Dataset excerpt:

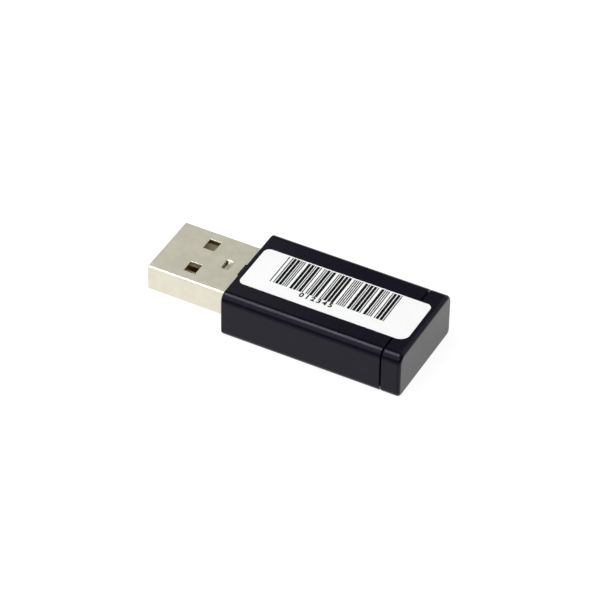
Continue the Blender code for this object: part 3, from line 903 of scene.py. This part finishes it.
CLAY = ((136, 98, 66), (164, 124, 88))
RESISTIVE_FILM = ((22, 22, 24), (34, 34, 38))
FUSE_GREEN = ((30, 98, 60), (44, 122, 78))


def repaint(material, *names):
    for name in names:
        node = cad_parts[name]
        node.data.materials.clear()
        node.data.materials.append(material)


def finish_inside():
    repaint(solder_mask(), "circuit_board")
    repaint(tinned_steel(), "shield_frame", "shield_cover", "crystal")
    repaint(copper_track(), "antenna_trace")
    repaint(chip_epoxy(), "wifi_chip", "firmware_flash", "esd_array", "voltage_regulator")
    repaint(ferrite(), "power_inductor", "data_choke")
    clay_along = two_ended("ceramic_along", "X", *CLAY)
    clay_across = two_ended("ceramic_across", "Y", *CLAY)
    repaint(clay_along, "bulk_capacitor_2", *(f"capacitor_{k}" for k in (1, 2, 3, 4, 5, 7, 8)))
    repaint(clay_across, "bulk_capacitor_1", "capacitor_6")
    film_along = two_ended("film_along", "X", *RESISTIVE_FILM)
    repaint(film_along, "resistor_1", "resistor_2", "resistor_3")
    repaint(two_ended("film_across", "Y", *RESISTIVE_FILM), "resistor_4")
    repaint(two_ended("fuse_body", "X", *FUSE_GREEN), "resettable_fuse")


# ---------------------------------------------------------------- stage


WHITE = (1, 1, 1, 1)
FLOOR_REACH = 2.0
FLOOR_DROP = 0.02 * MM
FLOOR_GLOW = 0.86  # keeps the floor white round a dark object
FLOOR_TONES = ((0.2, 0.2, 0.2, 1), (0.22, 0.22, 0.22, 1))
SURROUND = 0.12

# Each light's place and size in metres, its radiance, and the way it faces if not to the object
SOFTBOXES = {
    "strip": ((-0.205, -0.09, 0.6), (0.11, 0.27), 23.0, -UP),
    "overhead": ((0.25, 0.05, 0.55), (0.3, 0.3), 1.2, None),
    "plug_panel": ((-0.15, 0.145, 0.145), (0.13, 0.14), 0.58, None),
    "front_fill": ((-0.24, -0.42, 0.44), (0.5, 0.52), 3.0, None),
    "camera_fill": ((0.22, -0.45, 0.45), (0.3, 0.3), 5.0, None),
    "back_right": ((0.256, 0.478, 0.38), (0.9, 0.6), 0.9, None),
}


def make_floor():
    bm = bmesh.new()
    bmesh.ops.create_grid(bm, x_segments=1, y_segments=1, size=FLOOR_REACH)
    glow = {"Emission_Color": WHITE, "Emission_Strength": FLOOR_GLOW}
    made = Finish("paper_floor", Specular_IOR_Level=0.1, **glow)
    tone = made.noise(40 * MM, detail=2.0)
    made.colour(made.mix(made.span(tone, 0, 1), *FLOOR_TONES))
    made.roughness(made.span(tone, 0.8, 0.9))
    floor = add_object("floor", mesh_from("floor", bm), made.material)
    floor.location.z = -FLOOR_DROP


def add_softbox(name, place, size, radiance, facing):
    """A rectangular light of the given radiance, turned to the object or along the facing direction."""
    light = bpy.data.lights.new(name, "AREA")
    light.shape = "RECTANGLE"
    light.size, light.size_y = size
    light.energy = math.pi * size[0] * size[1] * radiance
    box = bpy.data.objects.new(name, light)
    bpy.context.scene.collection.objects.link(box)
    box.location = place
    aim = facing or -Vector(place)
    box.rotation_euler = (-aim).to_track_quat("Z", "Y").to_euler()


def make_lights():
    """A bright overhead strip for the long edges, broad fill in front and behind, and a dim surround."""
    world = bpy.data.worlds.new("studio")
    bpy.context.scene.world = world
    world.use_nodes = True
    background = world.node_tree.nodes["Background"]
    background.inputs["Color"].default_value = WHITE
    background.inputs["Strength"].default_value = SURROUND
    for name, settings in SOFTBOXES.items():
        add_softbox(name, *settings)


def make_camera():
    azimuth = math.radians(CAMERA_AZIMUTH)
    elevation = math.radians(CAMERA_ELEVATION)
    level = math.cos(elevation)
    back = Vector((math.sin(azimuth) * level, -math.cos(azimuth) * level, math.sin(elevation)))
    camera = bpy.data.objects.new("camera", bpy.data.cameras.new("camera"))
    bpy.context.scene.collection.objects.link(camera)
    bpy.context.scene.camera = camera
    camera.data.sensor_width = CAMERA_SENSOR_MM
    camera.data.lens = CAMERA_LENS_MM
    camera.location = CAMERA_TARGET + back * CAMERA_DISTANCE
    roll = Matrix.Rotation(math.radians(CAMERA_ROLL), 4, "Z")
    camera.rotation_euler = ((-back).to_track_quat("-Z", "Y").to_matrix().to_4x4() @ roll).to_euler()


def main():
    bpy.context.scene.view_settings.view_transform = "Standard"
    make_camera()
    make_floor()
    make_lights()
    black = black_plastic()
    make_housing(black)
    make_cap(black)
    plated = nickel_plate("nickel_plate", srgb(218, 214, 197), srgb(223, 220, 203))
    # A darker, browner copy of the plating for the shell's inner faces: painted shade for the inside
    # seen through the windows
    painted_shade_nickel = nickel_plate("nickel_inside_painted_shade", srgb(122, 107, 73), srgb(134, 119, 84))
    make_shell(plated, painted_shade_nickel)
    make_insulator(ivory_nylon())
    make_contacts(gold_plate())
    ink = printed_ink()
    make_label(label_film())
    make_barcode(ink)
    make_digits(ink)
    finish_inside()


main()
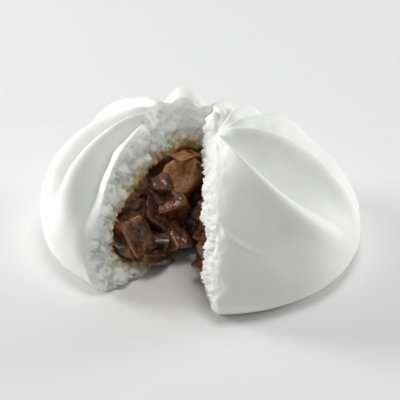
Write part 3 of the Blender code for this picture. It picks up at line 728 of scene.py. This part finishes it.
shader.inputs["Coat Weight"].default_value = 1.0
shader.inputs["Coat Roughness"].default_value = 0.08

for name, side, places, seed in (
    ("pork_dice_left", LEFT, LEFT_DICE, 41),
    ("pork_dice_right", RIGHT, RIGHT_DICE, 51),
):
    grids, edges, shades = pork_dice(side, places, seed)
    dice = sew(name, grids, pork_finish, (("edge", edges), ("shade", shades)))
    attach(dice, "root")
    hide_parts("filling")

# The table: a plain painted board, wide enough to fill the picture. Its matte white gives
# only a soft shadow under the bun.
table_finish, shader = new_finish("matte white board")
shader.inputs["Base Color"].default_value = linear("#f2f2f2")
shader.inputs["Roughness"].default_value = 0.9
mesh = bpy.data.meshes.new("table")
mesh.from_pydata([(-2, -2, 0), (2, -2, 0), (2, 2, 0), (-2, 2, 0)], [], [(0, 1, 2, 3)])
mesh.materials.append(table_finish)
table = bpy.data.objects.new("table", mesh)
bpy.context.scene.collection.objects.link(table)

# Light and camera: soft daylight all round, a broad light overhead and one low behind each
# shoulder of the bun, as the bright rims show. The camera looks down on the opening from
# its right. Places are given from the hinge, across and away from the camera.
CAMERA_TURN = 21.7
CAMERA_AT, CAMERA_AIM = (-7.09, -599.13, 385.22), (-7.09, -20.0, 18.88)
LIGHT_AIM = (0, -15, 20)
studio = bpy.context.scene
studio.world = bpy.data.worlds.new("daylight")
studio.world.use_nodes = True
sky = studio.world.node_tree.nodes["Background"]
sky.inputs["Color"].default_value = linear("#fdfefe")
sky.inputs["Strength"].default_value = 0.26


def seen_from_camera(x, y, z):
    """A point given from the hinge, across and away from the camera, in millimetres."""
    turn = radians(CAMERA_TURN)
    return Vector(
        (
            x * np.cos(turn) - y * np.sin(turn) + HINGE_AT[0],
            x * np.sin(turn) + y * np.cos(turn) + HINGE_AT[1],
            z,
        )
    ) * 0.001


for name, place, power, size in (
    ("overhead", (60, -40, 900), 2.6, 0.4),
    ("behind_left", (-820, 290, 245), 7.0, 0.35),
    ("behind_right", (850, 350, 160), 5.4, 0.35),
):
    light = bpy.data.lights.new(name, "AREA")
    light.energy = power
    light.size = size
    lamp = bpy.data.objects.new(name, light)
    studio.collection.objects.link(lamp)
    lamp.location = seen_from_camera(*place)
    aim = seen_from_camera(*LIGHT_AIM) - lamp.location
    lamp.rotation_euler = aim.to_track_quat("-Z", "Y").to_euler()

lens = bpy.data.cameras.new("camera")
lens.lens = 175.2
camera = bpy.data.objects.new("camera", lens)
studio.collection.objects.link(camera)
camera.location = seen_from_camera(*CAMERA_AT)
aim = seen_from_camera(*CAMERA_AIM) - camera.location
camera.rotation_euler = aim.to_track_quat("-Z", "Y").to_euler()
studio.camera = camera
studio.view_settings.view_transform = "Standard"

To do. Exactly the lines from the one holding "Write part 3" through the one holding "bpy.context.scene.collection.objects.link(table)" should be printed, ends included.

Completed exercise.
Write part 3 of the Blender code for this picture. It picks up at line 728 of scene.py. This part finishes it.
shader.inputs["Coat Weight"].default_value = 1.0
shader.inputs["Coat Roughness"].default_value = 0.08

for name, side, places, seed in (
    ("pork_dice_left", LEFT, LEFT_DICE, 41),
    ("pork_dice_right", RIGHT, RIGHT_DICE, 51),
):
    grids, edges, shades = pork_dice(side, places, seed)
    dice = sew(name, grids, pork_finish, (("edge", edges), ("shade", shades)))
    attach(dice, "root")
    hide_parts("filling")

# The table: a plain painted board, wide enough to fill the picture. Its matte white gives
# only a soft shadow under the bun.
table_finish, shader = new_finish("matte white board")
shader.inputs["Base Color"].default_value = linear("#f2f2f2")
shader.inputs["Roughness"].default_value = 0.9
mesh = bpy.data.meshes.new("table")
mesh.from_pydata([(-2, -2, 0), (2, -2, 0), (2, 2, 0), (-2, 2, 0)], [], [(0, 1, 2, 3)])
mesh.materials.append(table_finish)
table = bpy.data.objects.new("table", mesh)
bpy.context.scene.collection.objects.link(table)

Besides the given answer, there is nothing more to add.